That manager, Meagher said, no longer works for the fire department. But that resolution was only reached after the union escalated the situation.
In addition, the union says leadership has failed to adequately prepare for the rise in the number of wildfires every season; hasn’t delivered promised training; and has lengthened the period of time firefighters must actively fight a fire before they can take a break.
Meagher says staffing levels have fallen precipitously over the past three decades. “For a highrise, something over seven floors, your minimum effective response is 43 firefighters in 11 minutes. We send 14 people to what the industry standard says calls for 43.”

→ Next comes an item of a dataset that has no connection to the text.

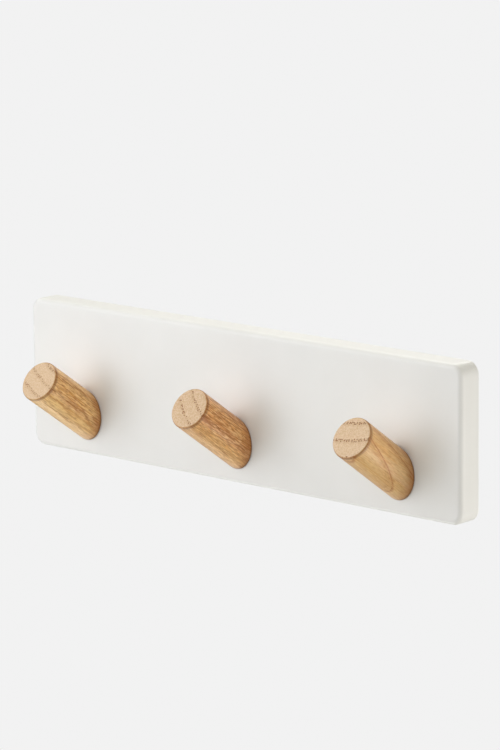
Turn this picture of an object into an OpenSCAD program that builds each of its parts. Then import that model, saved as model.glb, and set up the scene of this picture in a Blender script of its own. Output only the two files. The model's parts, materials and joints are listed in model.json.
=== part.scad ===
// Wall-mounted coat rail: a pressed steel shell that carries three slanted ash pegs.
// X runs right along the wall, Y runs into the wall and Z is up.
// The origin is at the middle of the rail on the wall's surface, the plane Y = 0.

/* [Shell] */
// Length of the rail along the wall
rail_w = 220; // [212:1:280]
// Height of the rail
rail_h = 60; // [60:1:90]
// Distance from the wall to the front face
front_out = 11; // [10.5:0.5:14]
// Gap between the wall and the rim of the shell
rim_gap = 1; // [0.5:0.1:1.4]
// Sheet thickness of the shell
shell_t = 1.2; // [0.8:0.1:1.4]
// Radius of the four corners, seen from the front
corner_r = 5; // [4.5:0.5:9]
// Radius of the pressed front edge
edge_r = 2; // [1.75:0.25:3.5]

/* [Pegs] */
// Distance from one peg to the next
peg_pitch = 80; // [60:1:83]
// Diameter of a peg
peg_d = 16.5; // [16:0.5:20]
// Length of a peg along its axis, from the front face to its end
peg_len = 32; // [28:1:60]
// Angle by which a peg points up
peg_tilt = 35; // [25:1:40]
// Distance of the peg bases below the middle of the rail
peg_drop = 14.4; // [14:0.1:15]
// Rounding of the edge of a peg's end
peg_end_r = 0.8; // [0.3:0.1:2]

/* [Stiffener bar] */
// Height of the bar behind the peg bases
bar_h = 24; // [20:1:24]
// Thickness of the bar
bar_t = 2; // [1.5:0.1:2.2]
// Length of the bar beyond the outer peg axes, at each end
bar_overhang = 10; // [9:0.5:11]
// Corner radius of the bar
bar_corner_r = 4; // [1:0.5:8]

/* [Peg screws] */
// Thread diameter
peg_screw_d = 3.5; // [3:0.1:4]
// Length under the head
peg_screw_len = 16; // [12:1:17]
// Head diameter
peg_screw_head_d = 6.6; // [6:0.1:7.4]
// Head height
peg_screw_head_h = 2.4; // [1.8:0.1:2.6]
// Distance between the two screws of one peg
peg_screw_pitch = 9; // [8.8:0.1:9.2]
// Height of the screws above the middle of the peg base
peg_screw_rise = 3; // [2:0.1:3.5]
// Washer diameter
washer_d = 7.6; // [7.4:0.1:8.6]
// Washer thickness
washer_t = 0.8; // [0.5:0.1:1]

/* [Back plate] */
// Thickness of the back plate
back_t = 1.5; // [1.3:0.1:2]
// Gap between the back plate and the shell's walls
back_gap = 0.3; // [0.2:0.1:0.8]
// Distance between the two keyholes
keyhole_pitch = 150; // [100:1:150]
// Diameter of the wide end of a keyhole, which takes a wall screw's head
keyhole_head_d = 10; // [9:0.5:10]
// Width of the narrow end of a keyhole, which takes a wall screw's neck
keyhole_neck_d = 5; // [4.5:0.1:5.5]
// Height of the wide end's centre above the middle of the rail
keyhole_rise = 6; // [5.5:0.5:9]
// Distance from the wide end's centre to the narrow end's centre
keyhole_travel = 8; // [7:0.5:9]

/* [Plate screws and standoffs] */
// Distance of the screws from the ends of the rail
screw_inset_x = 12; // [10:0.5:12]
// Distance of the screws from the top and bottom of the rail
screw_inset_z = 10; // [9:0.5:11]
// Thread diameter
plate_screw_d = 3; // [2.5:0.1:3]
// Whole length, head included
plate_screw_len = 6; // [5:0.5:7]
// Head diameter
plate_screw_head_d = 5.6; // [5:0.1:5.6]
// Standoff diameter
standoff_d = 6; // [5:0.1:6]

/* [Wall pads] */
// Pad diameter
pad_d = 10; // [8:0.5:11]
// Pad thickness
pad_t = 1.5; // [1.5:0.1:2]
// Rounding of the edge that touches the wall
pad_edge_r = 0.5; // [0.2:0.1:1]
// Distance of the corner pads from the plate screws, towards the middle
pad_offset = 12; // [10:0.5:14]

/* [Hidden] */
$fn = 96;

// Names of the repeated pieces, in the order of the lists of places below
PEGS = ["left", "middle", "right"];
SIDES = ["left", "right"];
CORNERS = ["top_right", "top_left", "bottom_left", "bottom_right"];
PADS = concat(CORNERS, ["middle"]);

function peg_node(i) = str("peg_", PEGS[i]);
function screw_node(i, j) = str("peg_screw_", PEGS[i], "_", SIDES[j]);
function washer_node(i, j) = str("washer_", PEGS[i], "_", SIDES[j]);
function standoff_node(k) = str("standoff_", CORNERS[k]);
function plate_screw_node(k) = str("plate_screw_", CORNERS[k]);
function pad_node(k) = str("wall_pad_", PADS[k]);

// Colours
coat_white = [0.93, 0.93, 0.92];
ash = [0.78, 0.62, 0.42];
zinc = [0.70, 0.71, 0.72];
rubber = [0.20, 0.20, 0.21];

// Distances out from the wall of the faces that the pieces share
back_inner = pad_t + back_t;
shell_inner = front_out - shell_t;
bar_back = shell_inner - bar_t;
washer_back = bar_back - washer_t;

// Places seen from the front, as [right, up]
screw_y = peg_screw_rise - peg_drop;
function peg_x(i) = (i - 1) * peg_pitch;
function peg_screw_at(i, j) = [peg_x(i) + (j - 0.5) * peg_screw_pitch, screw_y];
function corner_sign(k) = [k == 0 || k == 3 ? 1 : -1, k < 2 ? 1 : -1];
function plate_screw_at(k) = [
  corner_sign(k)[0] * (rail_w / 2 - screw_inset_x),
  corner_sign(k)[1] * (rail_h / 2 - screw_inset_z)
];
function pad_at(k) = k < 4 ? plate_screw_at(k) - [corner_sign(k)[0] * pad_offset, 0] : [0, 0];

peg_r = peg_d / 2;
running_gap = 0.02; // between a thread and the wall of its hole
through_gap = 0.15; // between a screw's thread and a hole it passes freely
bite = 1; // how far a cutting tool runs past the face it cuts

// Threads: the pitch, and how deep the groove runs
peg_thread_pitch = 1.3;
peg_thread_depth = 0.5;
peg_screw_tip = 3;
plate_thread_pitch = 0.5;
plate_thread_depth = 0.27;
countersink_h = (plate_screw_head_d - plate_screw_d) / 2;

// Cross recess: the slot's width and depth
recess_w = 0.8;
recess_h = 1.3;

// ---- Shared shapes. They stand on the wall: their z runs out from it, their y runs up. ----

// Turns a shape that stands on the plane z = 0 so that it stands on the wall
module on_wall() {
  rotate([90, 0, 0]) children();
}

// Half section r wide and h tall with its outer top corner rounded by e
module half_section(r, h, e) {
  square([r - e, h]);
  square([r, h - e]);
  translate([r - e, h - e]) intersection() {
    circle(e);
    square(e);
  }
}

// Block with round corners and a round front edge, standing on z = 0
module soft_block(w, h, depth, r, e) {
  translate([r - w / 2, r - h / 2, 0]) cube([w - 2 * r, h - 2 * r, depth]);
  for (k = [0:3]) {
    side_len = k % 2 == 0 ? h - 2 * r : w - 2 * r;
    translate([corner_sign(k)[0] * (w / 2 - r), corner_sign(k)[1] * (h / 2 - r), 0])
      rotate([0, 0, 90 * k]) {
        rotate_extrude(angle = 90) half_section(r, depth, e);
        rotate([90, 0, 0]) linear_extrude(side_len) half_section(r, depth, e);
      }
  }
}

// Rectangle with round corners, centred
module soft_rectangle(w, h, r) {
  square([w - 2 * r, h], center = true);
  square([w, h - 2 * r], center = true);
  for (x = [r - w / 2, w / 2 - r], y = [r - h / 2, h / 2 - r]) translate([x, y]) circle(r);
}

// Keyhole outline: a wide round end with a narrow slot above it
module keyhole() {
  circle(d = keyhole_head_d);
  translate([-keyhole_neck_d / 2, 0]) square([keyhole_neck_d, keyhole_travel]);
  translate([0, keyhole_travel]) circle(d = keyhole_neck_d);
}

// Threaded rod from z = 0 to z = len: ring-shaped ridges, and a point tip long if tip > 0
module thread(d, len, pitch, depth, tip) {
  body = len - tip;
  turns = floor(body / pitch);
  crest = d / 2;
  root = crest - depth;
  rotate_extrude() polygon(concat(
    [[0, 0], [root, 0]],
    [for (t = [0:turns - 1], p = [[root, 0.15], [crest, 0.5], [root, 0.85]]) [p[0], (t + p[1]) * pitch]],
    tip > 0 ? [[root, body], [0, len]] : [[root, len], [0, len]]
  ));
}

// Cross recess to cut into a screw head whose outer face is at z = 0, going up
module cross_recess(r) {
  intersection() {
    union() {
      translate([-r, -recess_w / 2, -bite]) cube([2 * r, recess_w, recess_h + bite]);
      translate([-recess_w / 2, -r, -bite]) cube([recess_w, 2 * r, recess_h + bite]);
    }
    translate([0, 0, -bite])
      cylinder(h = recess_h + bite, r1 = r * (1 + bite / recess_h), r2 = recess_w / 2);
  }
}

// ---- Sub-parts ----

// Pressed steel tray, open towards the wall, with a pair of screw holes at each peg
module front_shell() {
  color(coat_white) on_wall() difference() {
    translate([0, 0, rim_gap])
      soft_block(rail_w, rail_h, front_out - rim_gap, corner_r, edge_r);
    translate([0, 0, -bite])
      soft_block(
        rail_w - 2 * shell_t, rail_h - 2 * shell_t, shell_inner + bite, corner_r - shell_t, edge_r - shell_t
      );
    for (i = [0:2], j = [0:1])
      translate([each peg_screw_at(i, j), shell_inner - bite])
        cylinder(h = shell_t + 2 * bite, d = peg_screw_d + 2 * through_gap);
  }
}

// Steel strip inside the shell that spreads the pull of the peg screws
module stiffener_bar() {
  color(zinc) on_wall() translate([0, 0, bar_back]) linear_extrude(bar_t) difference() {
    translate([0, -peg_drop]) soft_rectangle(2 * (peg_pitch + bar_overhang), bar_h, bar_corner_r);
    for (i = [0:2], j = [0:1])
      translate(peg_screw_at(i, j)) circle(d = peg_screw_d + 2 * through_gap);
  }
}

// Steel plate that closes the back and hangs on two wall screws
module back_plate() {
  plate_w = rail_w - 2 * (shell_t + back_gap);
  plate_h = rail_h - 2 * (shell_t + back_gap);
  color(zinc) on_wall() translate([0, 0, pad_t]) difference() {
    linear_extrude(back_t) difference() {
      soft_rectangle(plate_w, plate_h, corner_r - shell_t - back_gap);
      for (side = [-1, 1]) translate([side * keyhole_pitch / 2, keyhole_rise]) keyhole();
      for (k = [0:3]) translate(plate_screw_at(k)) circle(d = plate_screw_d + 2 * through_gap);
    }
    for (k = [0:3])
      translate(plate_screw_at(k))
        cylinder(
          h = countersink_h,
          d1 = plate_screw_head_d + 2 * running_gap,
          d2 = plate_screw_d + 2 * running_gap
        );
  }
}

// Ash rod, cut slanting so that it sits flush on the shell, with two pilot holes in its foot
module peg(i) {
  tail = peg_r * tan(peg_tilt) + bite;
  pilot_depth = peg_screw_len - (front_out - washer_back);
  color(ash) on_wall() difference() {
    translate([peg_x(i), -peg_drop, front_out])
      rotate([-peg_tilt, 0, 0])
        translate([0, 0, -tail]) rotate_extrude() half_section(peg_r, peg_len + tail, peg_end_r);
    translate([peg_x(i) - peg_d, -peg_drop - 2 * peg_d, front_out - 2 * peg_d])
      cube([2 * peg_d, 4 * peg_d, 2 * peg_d]);
    for (j = [0:1])
      translate([each peg_screw_at(i, j), front_out - bite]) {
        cylinder(h = pilot_depth - peg_screw_tip + bite, d = peg_screw_d + 2 * running_gap);
        translate([0, 0, pilot_depth - peg_screw_tip + bite])
          cylinder(h = peg_screw_tip + running_gap, d1 = peg_screw_d + 2 * running_gap, d2 = running_gap);
      }
  }
}

// Pan head wood screw that pulls a peg onto the shell from inside
module peg_screw(i, j) {
  head_edge_r = peg_screw_head_h / 3;
  color(zinc) on_wall() translate([each peg_screw_at(i, j), washer_back]) difference() {
    union() {
      thread(peg_screw_d, peg_screw_len, peg_thread_pitch, peg_thread_depth, peg_screw_tip);
      mirror([0, 0, 1])
        rotate_extrude() half_section(peg_screw_head_d / 2, peg_screw_head_h, head_edge_r);
    }
    translate([0, 0, -peg_screw_head_h]) cross_recess(peg_screw_head_d / 4);
  }
}

// Flat washer between the screw head and the stiffener bar
module washer(i, j) {
  color(zinc) on_wall() translate([each peg_screw_at(i, j), washer_back])
    linear_extrude(washer_t) difference() {
      circle(d = washer_d);
      circle(d = peg_screw_d + 2 * through_gap);
    }
}

// Threaded tube welded inside the shell, which the back plate is screwed to
module standoff(k) {
  color(zinc) on_wall() translate([each plate_screw_at(k), back_inner])
    linear_extrude(shell_inner - back_inner) difference() {
      circle(d = standoff_d);
      circle(d = plate_screw_d + 2 * running_gap);
    }
}

// Countersunk machine screw that holds the back plate on its standoff
module plate_screw(k) {
  color(zinc) on_wall() translate([each plate_screw_at(k), pad_t]) difference() {
    union() {
      cylinder(h = countersink_h, d1 = plate_screw_head_d, d2 = plate_screw_d);
      translate([0, 0, countersink_h])
        thread(plate_screw_d, plate_screw_len - countersink_h, plate_thread_pitch, plate_thread_depth, 0);
    }
    cross_recess(plate_screw_head_d / 3.5);
  }
}

// Rubber pad that keeps the rail off the paint of the wall
module wall_pad(k) {
  color(rubber) on_wall() translate([each pad_at(k), pad_t])
    mirror([0, 0, 1]) rotate_extrude() half_section(pad_d / 2, pad_t, pad_edge_r);
}

front_shell();
stiffener_bar();
back_plate();
for (i = [0:2]) {
  peg(i);
  for (j = [0:1]) {
    peg_screw(i, j);
    washer(i, j);
  }
}
for (k = [0:3]) {
  standoff(k);
  plate_screw(k);
}
for (k = [0:4]) {
  wall_pad(k);
}
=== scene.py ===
"""Looks of a wall-mounted coat rail: a white powder-coated steel plate with three slanted ash pegs."""

import json
import math

import bmesh
import bpy
from mathutils import Matrix, Vector


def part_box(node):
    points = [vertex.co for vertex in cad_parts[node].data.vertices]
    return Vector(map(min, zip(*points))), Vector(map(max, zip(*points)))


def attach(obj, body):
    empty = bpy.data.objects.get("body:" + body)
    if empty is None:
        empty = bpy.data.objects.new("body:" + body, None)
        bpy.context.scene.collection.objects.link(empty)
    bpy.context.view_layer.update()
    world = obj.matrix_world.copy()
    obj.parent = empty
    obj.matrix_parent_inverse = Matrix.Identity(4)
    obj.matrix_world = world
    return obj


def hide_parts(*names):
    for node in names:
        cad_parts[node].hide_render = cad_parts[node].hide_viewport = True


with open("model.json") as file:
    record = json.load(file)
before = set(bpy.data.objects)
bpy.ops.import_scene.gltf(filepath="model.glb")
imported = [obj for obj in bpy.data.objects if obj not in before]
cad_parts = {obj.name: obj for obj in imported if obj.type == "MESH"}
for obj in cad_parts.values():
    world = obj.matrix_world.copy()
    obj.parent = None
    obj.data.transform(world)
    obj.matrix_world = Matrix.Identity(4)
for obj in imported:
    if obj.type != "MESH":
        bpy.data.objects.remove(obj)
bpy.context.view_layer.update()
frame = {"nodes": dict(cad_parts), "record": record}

MM = 0.001

# ---- Places worked out from the frame ----

SHELL_LOW, SHELL_HIGH = (Vector(corner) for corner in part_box("front_shell"))
RAIL_MIDDLE = (SHELL_LOW + SHELL_HIGH) / 2
PEG_MOUNTS = {
    side: next(mount for mount in frame["record"]["mounts"] if mount["name"] == f"peg_{side}_hook")
    for side in ("left", "middle", "right")
}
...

He cites issues like ill-equipped medical kits, saying firefighters have asked for years for epinephrine autoinjectors — which treat anaphylaxis shock — but were told the cost was too high.
“We googled them, and they’re about $120 at Lawton’s. To put them on 50 trucks would be under $6,000 a year in a $90-million budget,” Meagher says. “We don’t want our members to show up and watch people suffocate when we could administer something that you give a schoolchild to do themselves.”
Now, the union says it’s time for a regime change.
Last week, fire Chief Ken Stuebing announced his retirement. Stuebing’s last day will be Dec. 1.
It’s unclear if Stuebing’s decision was impacted by the calls from the union. However, Meagher says the issues go beyond one person.
“We are concerned the problem remains,” Meagher says.
Bill Moore, Halifax’s commissioner of public safety, will lead a national search for a new fire chief. In a statement, Moore says he’s been made aware of the concerns raised by union leadership and is reviewing them. He said he is working with the union and the department “to gather relevant information regarding these issues,” adding that he’ll have more to say when “a path forward has been determined.”